La même Ville qui n’a rien trouvé d’autre que d’affecter certains de ses employés (ainsi que ceux de la Métropole), incompétents en la matière même si volontaires pour changer de service, afin de gérer la crise… Et ce, sans jamais déclencher de PCS (Plan Communal de Secours), mais en inventant un PCC (un sigle que même Arlette Fructus, ajointe du maire à la politique de rénovation urbaine, s’est montrée incapable d’expliquer) pour assurer l’hébergement d’urgence. À savoir des hôtels, où vivent encore une grande partie des délogé.e.s (en majorité des personnes seules, donc a priori faciles à reloger), laissé.e.s à l’abandon et dans l’incertitude la plus totale quant à leur avenir immédiat, les gérants des hôtels concernés devant parfois libérer les chambres pour les touristes et autres congressistes de passage. Une situation que l’on imagine se détériorer encore à l’approche de l’été…

Sans compter les familles logées dans des hôtels différents, les personnes éloignées de leur lieu de travail et/ou de l’école de leurs enfants, et toutes les conséquences terribles de cette situation : décrochage scolaire, pertes d’emploi, maladies, tentatives de suicide… Le malheur n’en finit plus de s’abattre sur nos concitoyen.ne.s, pour la plupart déjà précaires, à qui l’on offre pour seul horizon un abri temporaire et incertain, de la bouffe industrialisée (pour ceux qui peuvent aller régulièrement à la Cité des Associations avaler les repas de la Sodexo) et 50 euros par mois de la part du C.C.A.S.

Quant aux relogé.e.s, leur quotidien n’est souvent pas plus rose… Baladé.e.s de service en service pour connaître et/ou faire valoir leurs droits, réintégré.e.s dans des immeubles insalubres, voire dangereux, qui ont été parfois squatés ou pillés en leur absence, confronté.e.s au mutisme des institutions, soumis.es à des propositions de relogement inadapté…
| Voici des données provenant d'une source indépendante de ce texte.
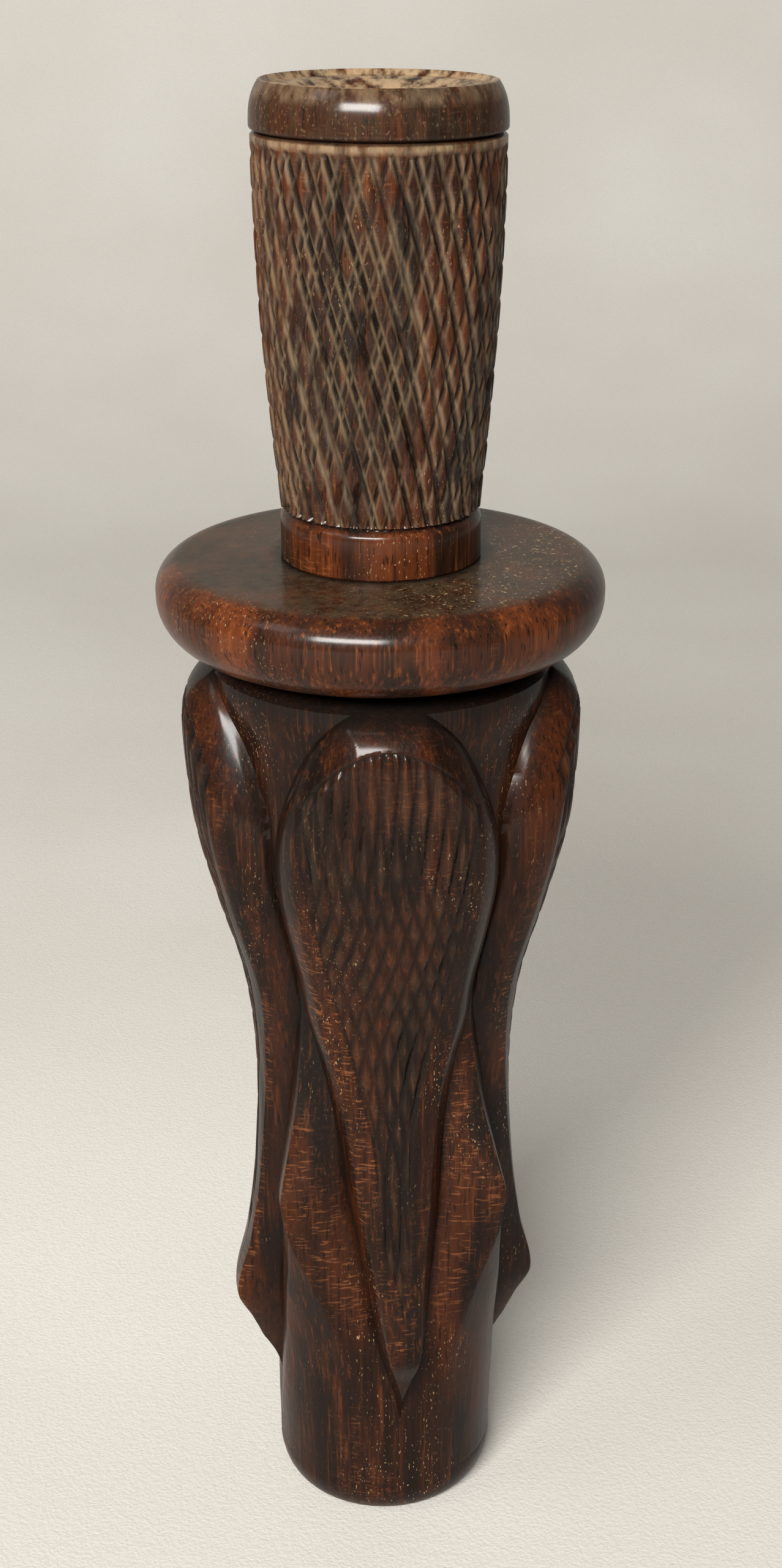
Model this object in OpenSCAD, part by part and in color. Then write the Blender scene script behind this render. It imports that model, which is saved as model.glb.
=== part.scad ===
// Mouth-blown wooden game call: a carved barrel with a stop disc, and an insert that holds the sounding
// parts.
// Origin: centre of the barrel's mouth end, which the call stands on. +Z runs up to the insert's open bell.

/* [Overall] */
// Height of the whole call, mouth end to bell rim
call_h = 150; // [140:1:160]

/* [Barrel] */
// Diameter of the bore that takes the insert's tenon
bore_d = 15.9; // [15:0.1:16.4]
// Radius of the plain round tube at the mouth end
tube_r = 11.8; // [11.4:0.1:12.2]
// Radius of the four raised panels at the shoulder
lobe_r = 19.6; // [18.6:0.1:20.2]
// Radius over the panels at the waist
waist_r = 13.35; // [13:0.05:14]
// Radius of the panels' lower tips, which stand out like a prow
prow_r = 16.3; // [15.4:0.1:17]
// Radius of the crests between the panels
crest_r = 16.5; // [15.5:0.1:17]
// Turn of the carving about the axis, in degrees
carving_turn = 3.6; // [0:0.1:8]

/* [Stop disc] */
// Radius of the disc
disc_r = 21.7; // [20.5:0.1:23]
// Radius of the rounding along the disc's lower edge
disc_edge_r = 4.8; // [4:0.1:5]
// Radius of the rounding along the disc's upper edge
disc_top_edge_r = 3; // [2:0.1:3.3]

/* [Insert] */
// Radius of the plain collar that sits on the disc
collar_r = 9.55; // [9.35:0.05:10]
// Radius of the grip just above the collar
grip_low_r = 9.55; // [9.2:0.05:10]
// Radius of the grip just below the lip
grip_top_r = 11.55; // [11:0.05:12]
// Largest radius of the lip
lip_r = 11.65; // [11.3:0.05:12.1]
// Radius of the bell's mouth, inside the lip
bell_r = 10.35; // [9.8:0.05:10.6]
// Diameter of the exhaust bore
exhaust_d = 7; // [6:0.1:7.5]
// Diameter of the socket that holds the sounding parts
socket_d = 9.6; // [9:0.1:10]

/* [Sounding parts] */
// Width of the reed
reed_w = 7; // [6:0.1:7.6]
// Thickness of the reed
reed_t = 0.25; // [0.2:0.05:0.3]
// Angle of the tone board's facing, which the reed closes on, in degrees
facing_angle = 2.4; // [2.3:0.1:2.6]
// Width of the air channel in the tone board
channel_w = 3.6; // [3:0.1:3.8]

/* [Hidden] */
$fn = 96;
// Overlap of solids that are joined into one
join = 2;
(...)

La place nous manque, tout comme les mots, pour qualifier cette crise du logement, devenue une vraie crise humanitaire. Mais on n’oublie pas, on n’oubliera pas. Et nul doute que le 31 mars, alors que sera célébré un nouveau Dimanche de la Canebière, le cœur ne sera pas forcément à la fête mais plus aux revendications légitimes des Marseillais à vivre dignement, lors d’une manifestation initiée par le formidable Collectif du 5 novembre. Car l’ignominie a assez duré.